Towards 3D-printing artificial organs - Synthetic DNA gel points the way

(Nanowerk News) A two-part water-based gel made of synthetic DNA and peptide could bring the inventors of a 3D bio printer closer to being able to print organs for transplant, or to replace animal testing ("Rapid Formation of a Supramolecular Polypeptide–DNA Hydrogel for In Situ Three-Dimensional Multilayer Bioprinting").
The teams led by Dongsheng Liu (Tsinghua University) and Will Shu (Heriot-Watt University) faced two main challenges: finding a matrix or scaffold to support the live cells in 3D, and being able to produce a consistent product which would not be rejected by transplant recipients.
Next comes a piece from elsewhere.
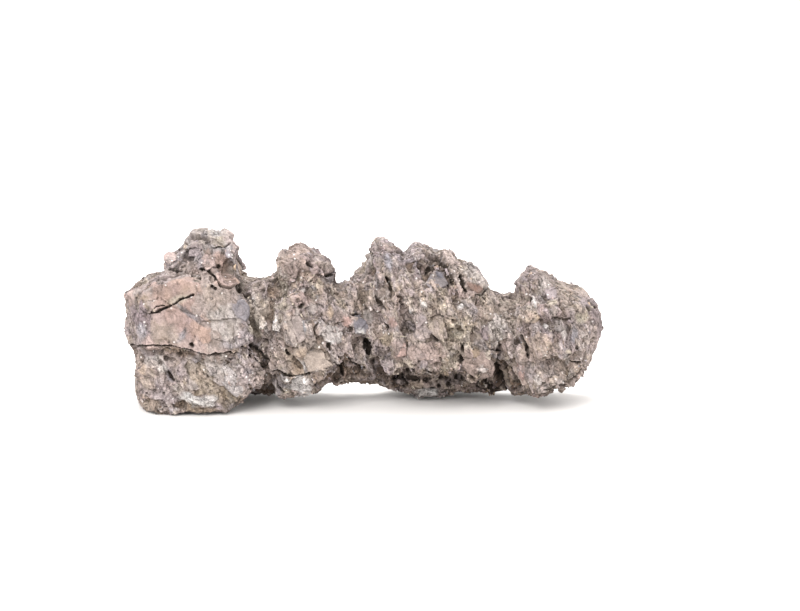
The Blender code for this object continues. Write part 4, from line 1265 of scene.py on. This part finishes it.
def set_in_skin(name, skin, seed, count, sizes, spread, sunk, calm_share, layered):
    """Scatters broken stones over the skin, with more of them where it is rough and on the front.

    Each sits at a random point of the skin, sunk along the surface's normal. Its colour is that
    of the skin there, drawn by chance towards a clast's own.
    """
    rng = np.random.default_rng(seed)
    points, normals = read_points(skin.data)
    calm = np.empty(len(points), np.float32)
    skin.data.attributes["calm"].data.foreach_get("value", calm)
    weight = np.clip(1.0 - calm, 0.0, 1.0) ** 1.5 + calm_share
    weight *= 1.0 - BACK_WITHOUT * smooth_step(points[:, 1], *SCATTER_BACK)
    weight /= weight.sum()
    spots = rng.choice(len(points), size=count, replace=False, p=weight)

    local, faces = broken_cubes(rng, count)
    size = sizes[0] * (sizes[1] / sizes[0]) ** (rng.random(count) ** 1.6)
    local = local * (size[:, None] * np.array(spread) * rng.uniform(0.7, 1.1, (count, 3)))[:, None, :]
    axes, up = skin_axes(rng, normals[spots], layered)
    placed = np.einsum("nvk,nkj->nvj", local, axes)
    placed += (points[spots] - up * (size * sunk)[:, None])[:, None, :]
    placed = keep_in_box(placed, SCATTER_OVER)
    placed[..., 2] = np.maximum(placed[..., 2], FLOOR_GAP)

    per_piece = local.shape[1]
    all_faces = (faces[None] + (np.arange(count) * per_piece)[:, None, None]).reshape(-1, 3)
    scattered = add_mesh(name, placed.reshape(-1, 3), all_faces)
    ground = read_tint(skin.data)[spots]
    own = ground + (pick(rng.random(count)) - ground) * (rng.random(count) ** 1.5)[:, None]
    own *= rng.uniform(*SCATTER_LIGHT, count)[:, None]
    give_attribute(scattered.data, "tint", np.repeat(np.clip(own, 0.0, 1.0), per_piece, axis=0))
    return scattered


# ---------------------------------------------------------------- finishes

# The light given back by the near black painted at the bottom of a pit or crack and into dark spots: their
# shade, with dirt.
DEEP_SHADE_AND_DIRT = (0.020, 0.014, 0.010)
FLOOR_LIGHT = (0.57, 0.55, 0.535)


class Nodes:
    """Short calls for adding shader nodes and joining them."""

    def __init__(self, name, roughness, specular):
        self.material = bpy.data.materials.new(name)
        self.material.use_nodes = True
        self.tree = self.material.node_tree
        self.shader = self.tree.nodes["Principled BSDF"]
        self.shader.inputs["Roughness"].default_value = roughness
        self.shader.inputs["Specular IOR Level"].default_value = specular

    def fill(self, socket, value):
        """Joins a socket to another's output, or sets it to a number, a vector or a colour."""
        if isinstance(value, bpy.types.NodeSocket):
            self.tree.links.new(value, socket)
        elif socket.type == "RGBA" and isinstance(value, tuple):
            socket.default_value = (*value, 1.0)
        else:
            socket.default_value = value

    def add(self, kind, values=None, **settings):
        node = self.tree.nodes.new(kind)
        for key, value in settings.items():
            setattr(node, key, value)
        for key, value in (values or {}).items():
            self.fill(node.inputs[key], value)
        return node

    def math(self, operation, first, second=0.0, clamp=False):
        node = self.add("ShaderNodeMath", {0: first, 1: second}, operation=operation, use_clamp=clamp)
        return node.outputs[0]

    def ramp(self, value, low, high, to_low=0.0, to_high=1.0):
        """Turns low..high into to_low..to_high, and keeps to those ends outside."""
        node = self.add("ShaderNodeMapRange", {0: value, 1: low, 2: high, 3: to_low, 4: to_high})
        return node.outputs[0]

    def product(self, *ramps):
        """The ramps multiplied, each given by what ramp() takes."""
        total = self.ramp(*ramps[0])
        for ramp in ramps[1:]:
            total = self.math("MULTIPLY", total, self.ramp(*ramp))
        return total

    def total(self, *parts):
        """The values added, each times its weight."""
        height = self.math("MULTIPLY", *parts[0])
        for part in parts[1:]:
            height = self.math("ADD", height, self.math("MULTIPLY", *part))
        return height

    def mix(self, share, first, second, how="MIX"):
        node = self.add("ShaderNodeMix", {0: share, 6: first, 7: second}, data_type="RGBA", blend_type=how)
        return node.outputs[2]

    def read(self, name, output):
        return self.add("ShaderNodeAttribute", attribute_name=name).outputs[output]

    def cells(self, place, scale, channel=0):
        """A pattern of broken cells: each one's random number, and the distance from its middle."""
        node = self.add("ShaderNodeTexVoronoi", {"Vector": place, "Scale": scale, "Randomness": 1.0})
        parts = self.add("ShaderNodeSeparateColor", {0: node.outputs["Color"]})
        return parts.outputs[channel], node.outputs["Distance"]

    def noise(self, place, scale, detail, roughness=0.5, output="Fac"):
        values = {"Vector": place, "Scale": scale, "Detail": detail, "Roughness": roughness}
        return self.add("ShaderNodeTexNoise", values).outputs[output]

    def link(self, output, name):
        self.tree.links.new(output, self.shader.inputs[name])


# Cells in a metre: the shards, the fine and coarse grains, the white specks and the dark spots.
SHARD_SCALE = 230.0
FINE_SCALE, COARSE_SCALE, WHITE_SCALE, DARK_SCALE = 1250.0, 560.0, 330.0, 520.0
# Noises: changes in a metre, detail, and roughness where it isn't 0.5.
DUST, STAIN = (650.0, 4.0, 0.7), (85.0, 5.0, 0.6)
BREAKS, STREAKS, BENDS = (120.0, 2.0), (420.0, 3.0), (260.0, 3.0)


def layer_shards(n, place):
    """Shards that lie along the stone's leaning layers: each one's random number, how far a point
    is from its rim, and streaks that run the same way."""
    layers = n.add("ShaderNodeMapping", {
        "Vector": place, "Rotation": (0.0, -math.radians(LAYER_LEAN), 0.0), "Scale": (1.0, 1.0, 2.2),
    }, vector_type="TEXTURE").outputs[0]
    bend = n.noise(layers, *BENDS, output="Color")
    bent = n.add(
        "ShaderNodeVectorMath", {0: bend, 1: (0.004, 0.004, 0.004), 2: layers}, operation="MULTIPLY_ADD"
    ).outputs[0]
    shards, _ = n.cells(bent, SHARD_SCALE)
    rims = n.add("ShaderNodeTexVoronoi", {"Vector": bent, "Scale": SHARD_SCALE, "Randomness": 1.0},
                 feature="DISTANCE_TO_EDGE").outputs["Distance"]
    stretched = n.add("ShaderNodeMapping", {"Vector": layers, "Scale": (1.0, 1.0, 0.5)}).outputs[0]
    return shards, rims, n.noise(stretched, *STREAKS)


def stone_finish():
    """Rough stone: each piece's own tint, broken by fine grains, shards, hairlines, specks, and near black
    painted into the pits and cracks as their shade, with dirt. A calm face shows its grains and hairlines
    less."""
    n = Nodes("stone", roughness=0.86, specular=0.22)
    place = n.add("ShaderNodeTexCoord").outputs["Object"]
    unrest = n.math("SUBTRACT", 1.15, n.read("calm", "Fac"), clamp=True)
    fine, fine_distance = n.cells(place, FINE_SCALE)
    coarse, coarse_distance = n.cells(place, COARSE_SCALE, 1)
    dust = n.noise(place, *DUST)
    stain = n.noise(place, *STAIN)
    shards, rims, streaks = layer_shards(n, place)
    breaks = n.noise(place, *BREAKS)
    hairline = n.product(
        (rims, 0.02, 0.09, 1.0, 0.0), (breaks, 0.52, 0.60), (unrest, 0.1, 0.6, 0.35, 1.0)
    )

    # Lighter and darker: what the grains do, less on a calm face, times what shards and stains do.
    light = n.product(
        (fine, 0.0, 1.0, 0.72, 1.20), (coarse, 0.0, 1.0, 0.84, 1.12),
        (dust, 0.3, 0.7, 0.80, 1.18), (streaks, 0.34, 0.66, 0.84, 1.13),
    )
    shown = n.ramp(unrest, 0.1, 0.7, 0.4, 1.0)
    light = n.math("ADD", n.math("MULTIPLY", n.math("SUBTRACT", light, 1.0), shown), 1.0)
    broad = n.product(
        (shards, 0.0, 1.0, 0.86, 1.11), (stain, 0.3, 0.7, 0.86, 1.12), (hairline, 0.0, 1.0, 1.0, 0.50)
    )
    light = n.math("MULTIPLY", light, broad)
    grey = n.add("ShaderNodeCombineColor", {0: light, 1: light, 2: light}).outputs[0]
    colour = n.mix(1.0, n.read("tint", "Color"), grey, "MULTIPLY")

    white, white_distance = n.cells(place, WHITE_SCALE, 2)
    speck = n.product((white, 0.95, 0.96), (white_distance, 0.34, 0.22))
    snow = tuple(float(c) for c in stone_colour("snow"))
    colour = n.mix(n.math("MULTIPLY", speck, 0.8), colour, snow)
    # Dark spots: small pores painted near black.
    dark, dark_distance = n.cells(place, DARK_SCALE)
    spot = n.product((dark, 0.78, 0.82), (dark_distance, 0.48, 0.22))
    spot = n.math("MULTIPLY", n.math("MULTIPLY", spot, 0.85), unrest)
    colour = n.mix(spot, colour, DEEP_SHADE_AND_DIRT)
    # The skin's pits and cracks painted near black, as their shade with dirt.
    colour = n.mix(n.math("MULTIPLY", n.read("deep", "Fac"), 0.92), colour, DEEP_SHADE_AND_DIRT)
    n.link(colour, "Base Color")

    relief = n.total((fine_distance, 0.5), (coarse_distance, 0.7), (dust, 1.0), (shards, 0.8))
    relief = n.math("SUBTRACT", relief, n.math("MAXIMUM", spot, hairline))
    bump = n.add("ShaderNodeBump", {"Height": relief, "Strength": 0.9, "Distance": 0.6 * MM})
    n.link(bump.outputs["Normal"], "Normal")
    return n.material


def floor_finish():
    """A plain, matt floor of one colour."""
    n = Nodes("pale_floor", roughness=0.9, specular=0.1)
    n.fill(n.shader.inputs["Base Color"], FLOOR_LIGHT)
    return n.material


# ---------------------------------------------------------------- the scene around the stone

FLOOR_REACH = 60.0
FLOOR_DROP = 0.1 * MM
# The sky's strength at the level and straight up.
SKY_LEVEL = 2.4
SKY_OVERHEAD = 2.1
# The lamps: where each stands, what it points at, its size, and its power in watts.
LAMPS = {
    "key": ((-0.15, 0.4, 1.3), (0.0, 0.0, 0.05), 0.7, 30.0),
    "fill": ((-0.5, -1.4, 1.15), (0.0, 0.0, 0.06), 1.2, 42.0),
    "side": ((1.1, -0.9, 0.4), (0.12, 0.0, 0.02), 0.6, 10.0),
}


def make_floor():
    """A level, pale floor that runs far beyond the view, a hair below the stone's rests."""
    reach = FLOOR_REACH
    corners = [(-reach, -reach, 0.0), (reach, -reach, 0.0), (reach, reach, 0.0), (-reach, reach, 0.0)]
    floor = add_mesh("floor", corners, [(0, 1, 2, 3)])
    floor.data.materials.append(floor_finish())
    floor.location.z = -FLOOR_DROP


def area_light(name, place, aim, size, power):
    """A round lamp that points from its place at its aim."""
    light = bpy.data.lights.new(name, "AREA")
    light.shape = "DISK"
    light.size = size
    light.energy = power
    lamp = add_object(name, light)
    lamp.location = place
    way = np.array(aim) - np.array(place)
    flat = math.hypot(way[0], way[1])
    lamp.rotation_euler = (math.atan2(flat, -way[2]), 0.0, math.atan2(way[1], way[0]) - math.pi / 2)


def make_light():
    """A white studio: a sky that is a little weaker overhead, a lamp above and a little behind, a
    large soft one from the front left, and a weak, low one from the right."""
    scene = bpy.context.scene
    world = bpy.data.worlds.new("studio")
    world.use_nodes = True
    tree = world.node_tree
    sky = tree.nodes["Background"]
    sky.inputs["Color"].default_value = (1.0, 1.0, 1.0, 1.0)
    way = tree.nodes.new("ShaderNodeTexCoord")
    parts = tree.nodes.new("ShaderNodeSeparateXYZ")
    rise = tree.nodes.new("ShaderNodeMapRange")
    rise.inputs["To Min"].default_value = SKY_LEVEL
    rise.inputs["To Max"].default_value = SKY_OVERHEAD
    tree.links.new(way.outputs["Generated"], parts.inputs[0])
    tree.links.new(parts.outputs["Z"], rise.inputs["Value"])
    tree.links.new(rise.outputs[0], sky.inputs["Strength"])
    scene.world = world
    scene.view_settings.view_transform = "Standard"
    scene.view_settings.look = "None"
    for name, lamp in LAMPS.items():
        area_light(name, *lamp)


def make_camera():
    """The view from the front: the camera stands back from LOOK_AT against the way it looks."""
    data = bpy.data.cameras.new("camera")
    data.lens = CAMERA_LENS_MM
    data.sensor_width = CAMERA_SENSOR_MM
    camera = add_object("camera", data)
    camera.location = LOOK_AT - VIEW_AWAY * CAMERA_DISTANCE
    camera.rotation_euler = (math.pi / 2 - CAMERA_RISE, 0.0, 0.0)
    bpy.context.scene.camera = camera


def keep_piece(obj, material):
    """Gives a piece its finish, and makes it stand for the stone."""
    obj.data.materials.clear()
    obj.data.materials.append(material)
    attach(obj, "root")
    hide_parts("stone")


def main():
    make_camera()
    make_light()
    make_floor()
    skin = make_skin(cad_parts["stone"])
    singles = inset_clasts(skin)
    splinters = set_in_skin("splinters", skin, **SPLINTERS)
    grit = set_in_skin("grit", skin, **GRIT)
    finish = stone_finish()
    for piece in (skin, singles, splinters, grit):
        keep_piece(piece, finish)


main()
Shu explains: “The first challenge was that if we used a normal gel it was not possible to mix live cells with it for 3D printing. Colleagues at Tsinghua University in Beijing developed a gel which, like some proprietary glues, comes as two separate liquids into which cells can be added. These do not turn into a gel until the two liquids are actually mixed together during the printing process.
3D bioprinting
Liu said, “The formation of our new DNA gel does not involve heat, UV, salt or other harsh conditions. In combination with Shu’s delicate 3D printing system, we have been able to demonstrate we can produce a three-dimensional matrix containing highly viable live cells.”
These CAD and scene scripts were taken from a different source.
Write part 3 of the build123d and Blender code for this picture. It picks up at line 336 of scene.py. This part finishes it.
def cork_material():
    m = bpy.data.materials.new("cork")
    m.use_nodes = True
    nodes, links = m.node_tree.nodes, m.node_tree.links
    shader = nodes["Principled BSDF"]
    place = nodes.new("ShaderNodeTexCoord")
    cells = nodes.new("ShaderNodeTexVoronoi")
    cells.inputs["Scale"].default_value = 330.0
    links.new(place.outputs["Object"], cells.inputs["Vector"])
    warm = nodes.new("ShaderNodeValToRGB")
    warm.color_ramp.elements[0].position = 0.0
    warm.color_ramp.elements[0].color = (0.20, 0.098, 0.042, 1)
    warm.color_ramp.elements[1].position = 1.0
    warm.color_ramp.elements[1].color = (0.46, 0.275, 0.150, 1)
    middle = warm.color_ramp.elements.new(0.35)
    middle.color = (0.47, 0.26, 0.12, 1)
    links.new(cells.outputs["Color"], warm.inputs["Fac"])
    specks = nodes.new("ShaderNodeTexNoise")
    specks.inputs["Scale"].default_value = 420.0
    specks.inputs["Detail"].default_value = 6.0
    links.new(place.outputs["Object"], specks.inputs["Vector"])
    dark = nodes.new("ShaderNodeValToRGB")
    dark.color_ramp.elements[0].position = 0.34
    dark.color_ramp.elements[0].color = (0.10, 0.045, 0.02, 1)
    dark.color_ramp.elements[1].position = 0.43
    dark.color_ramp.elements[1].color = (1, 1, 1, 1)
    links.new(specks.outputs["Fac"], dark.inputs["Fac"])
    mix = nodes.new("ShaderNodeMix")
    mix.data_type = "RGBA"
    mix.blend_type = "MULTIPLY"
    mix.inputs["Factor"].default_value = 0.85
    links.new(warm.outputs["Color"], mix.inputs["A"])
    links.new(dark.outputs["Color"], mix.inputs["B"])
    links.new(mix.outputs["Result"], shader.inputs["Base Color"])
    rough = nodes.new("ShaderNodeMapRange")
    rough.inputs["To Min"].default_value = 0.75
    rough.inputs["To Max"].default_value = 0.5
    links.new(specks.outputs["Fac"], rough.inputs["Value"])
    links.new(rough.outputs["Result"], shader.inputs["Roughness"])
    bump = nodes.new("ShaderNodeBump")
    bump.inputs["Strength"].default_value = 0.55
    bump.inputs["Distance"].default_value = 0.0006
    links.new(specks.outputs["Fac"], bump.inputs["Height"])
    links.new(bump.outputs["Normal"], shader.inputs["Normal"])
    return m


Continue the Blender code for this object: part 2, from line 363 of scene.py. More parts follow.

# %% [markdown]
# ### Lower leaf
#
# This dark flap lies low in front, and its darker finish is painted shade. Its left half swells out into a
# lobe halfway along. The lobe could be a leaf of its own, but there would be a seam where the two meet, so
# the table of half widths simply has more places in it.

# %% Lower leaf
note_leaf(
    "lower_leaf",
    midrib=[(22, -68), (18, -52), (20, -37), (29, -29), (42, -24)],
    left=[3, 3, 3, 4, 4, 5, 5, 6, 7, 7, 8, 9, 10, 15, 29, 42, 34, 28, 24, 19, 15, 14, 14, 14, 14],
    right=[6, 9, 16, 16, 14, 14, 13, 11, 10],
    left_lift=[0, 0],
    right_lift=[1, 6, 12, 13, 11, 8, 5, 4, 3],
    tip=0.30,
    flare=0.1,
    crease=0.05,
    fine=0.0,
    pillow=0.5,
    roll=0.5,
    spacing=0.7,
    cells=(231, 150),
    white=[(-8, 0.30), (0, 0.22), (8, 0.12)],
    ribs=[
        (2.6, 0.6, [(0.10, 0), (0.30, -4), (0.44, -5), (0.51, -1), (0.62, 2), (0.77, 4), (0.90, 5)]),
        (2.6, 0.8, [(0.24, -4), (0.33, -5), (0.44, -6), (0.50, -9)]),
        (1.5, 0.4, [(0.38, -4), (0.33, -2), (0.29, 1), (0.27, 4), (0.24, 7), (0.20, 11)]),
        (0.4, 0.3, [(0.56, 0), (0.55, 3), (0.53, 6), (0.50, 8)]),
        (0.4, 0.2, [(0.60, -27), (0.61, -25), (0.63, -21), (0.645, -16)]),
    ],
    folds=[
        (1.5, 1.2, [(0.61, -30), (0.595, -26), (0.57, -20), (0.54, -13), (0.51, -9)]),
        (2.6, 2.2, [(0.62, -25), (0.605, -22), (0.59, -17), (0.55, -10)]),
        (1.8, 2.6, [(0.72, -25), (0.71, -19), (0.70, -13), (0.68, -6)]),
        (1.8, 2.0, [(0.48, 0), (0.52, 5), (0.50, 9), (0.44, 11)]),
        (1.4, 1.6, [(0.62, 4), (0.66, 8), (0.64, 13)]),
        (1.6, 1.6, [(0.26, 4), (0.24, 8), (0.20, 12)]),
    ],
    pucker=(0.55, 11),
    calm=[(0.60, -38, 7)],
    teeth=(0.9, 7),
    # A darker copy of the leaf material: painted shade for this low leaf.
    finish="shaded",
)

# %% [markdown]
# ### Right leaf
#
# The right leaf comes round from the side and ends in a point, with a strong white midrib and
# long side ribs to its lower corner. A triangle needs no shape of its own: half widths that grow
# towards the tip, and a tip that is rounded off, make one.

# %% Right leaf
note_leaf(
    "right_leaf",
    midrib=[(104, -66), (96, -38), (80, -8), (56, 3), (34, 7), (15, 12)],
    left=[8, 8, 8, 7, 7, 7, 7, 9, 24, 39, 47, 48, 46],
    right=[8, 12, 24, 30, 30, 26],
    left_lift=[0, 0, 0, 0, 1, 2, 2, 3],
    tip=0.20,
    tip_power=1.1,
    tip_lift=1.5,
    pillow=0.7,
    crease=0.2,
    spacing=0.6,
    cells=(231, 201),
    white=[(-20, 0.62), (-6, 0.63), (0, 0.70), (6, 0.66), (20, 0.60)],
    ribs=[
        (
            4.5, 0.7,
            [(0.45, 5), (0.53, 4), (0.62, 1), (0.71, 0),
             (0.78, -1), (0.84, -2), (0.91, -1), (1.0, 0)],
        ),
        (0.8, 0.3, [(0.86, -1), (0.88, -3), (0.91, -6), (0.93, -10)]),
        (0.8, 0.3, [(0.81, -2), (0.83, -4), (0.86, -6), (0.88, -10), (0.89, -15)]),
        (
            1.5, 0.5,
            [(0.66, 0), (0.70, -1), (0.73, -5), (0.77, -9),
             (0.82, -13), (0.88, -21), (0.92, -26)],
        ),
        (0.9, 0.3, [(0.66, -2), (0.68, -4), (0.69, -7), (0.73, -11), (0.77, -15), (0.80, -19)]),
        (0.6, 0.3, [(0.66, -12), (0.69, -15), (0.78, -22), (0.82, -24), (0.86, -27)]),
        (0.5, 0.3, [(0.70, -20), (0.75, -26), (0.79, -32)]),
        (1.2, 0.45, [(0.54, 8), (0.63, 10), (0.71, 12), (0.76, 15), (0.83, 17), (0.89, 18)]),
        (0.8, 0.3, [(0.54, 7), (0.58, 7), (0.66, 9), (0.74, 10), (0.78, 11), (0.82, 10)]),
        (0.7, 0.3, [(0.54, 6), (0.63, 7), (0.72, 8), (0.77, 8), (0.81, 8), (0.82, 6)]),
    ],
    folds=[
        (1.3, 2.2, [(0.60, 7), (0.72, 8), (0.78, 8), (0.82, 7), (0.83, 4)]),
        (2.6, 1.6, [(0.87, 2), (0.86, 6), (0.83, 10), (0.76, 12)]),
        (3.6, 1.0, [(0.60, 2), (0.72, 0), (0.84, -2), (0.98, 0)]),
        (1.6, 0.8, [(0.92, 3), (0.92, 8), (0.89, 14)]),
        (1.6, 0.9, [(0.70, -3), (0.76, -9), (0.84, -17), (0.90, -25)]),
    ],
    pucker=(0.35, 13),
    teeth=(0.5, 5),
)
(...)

“Most importantly, working with the wider team led by Rory Duncan, we have also have run specialized imaging tests to prove that the cells we used remained alive and functioning at sub-cellular level after this process was complete.” Shu explains.
Another other major advantage for Liu’s team is the ability to manipulate the exact rigidity of the gel and the printed object by changing only one base in the DNA sequence, as well assuring consistency in the end product.
Traditionally 3D printing gels have been based on natural products, for example collagen or materials extracted from seaweed, and not only is it hard to mix the live cells into these it is also hard to control the rigidity of the gel as well as to standardize it for production purposes. The new two-part synthetic DNA-based gel answers those challenges as well as producing a matrix which would not be rejected by recipients if the team reach their long-term goal of printing artificial organs for transplant.
Shu adds: “Our eventual aim is to 3D print organs for transplant, as well as producing alternatives to the testing of drugs on animals. This new gel in combination with our 3D live cell printer is a huge step forward towards these potential long-term medical benefits.”
Source: Wiley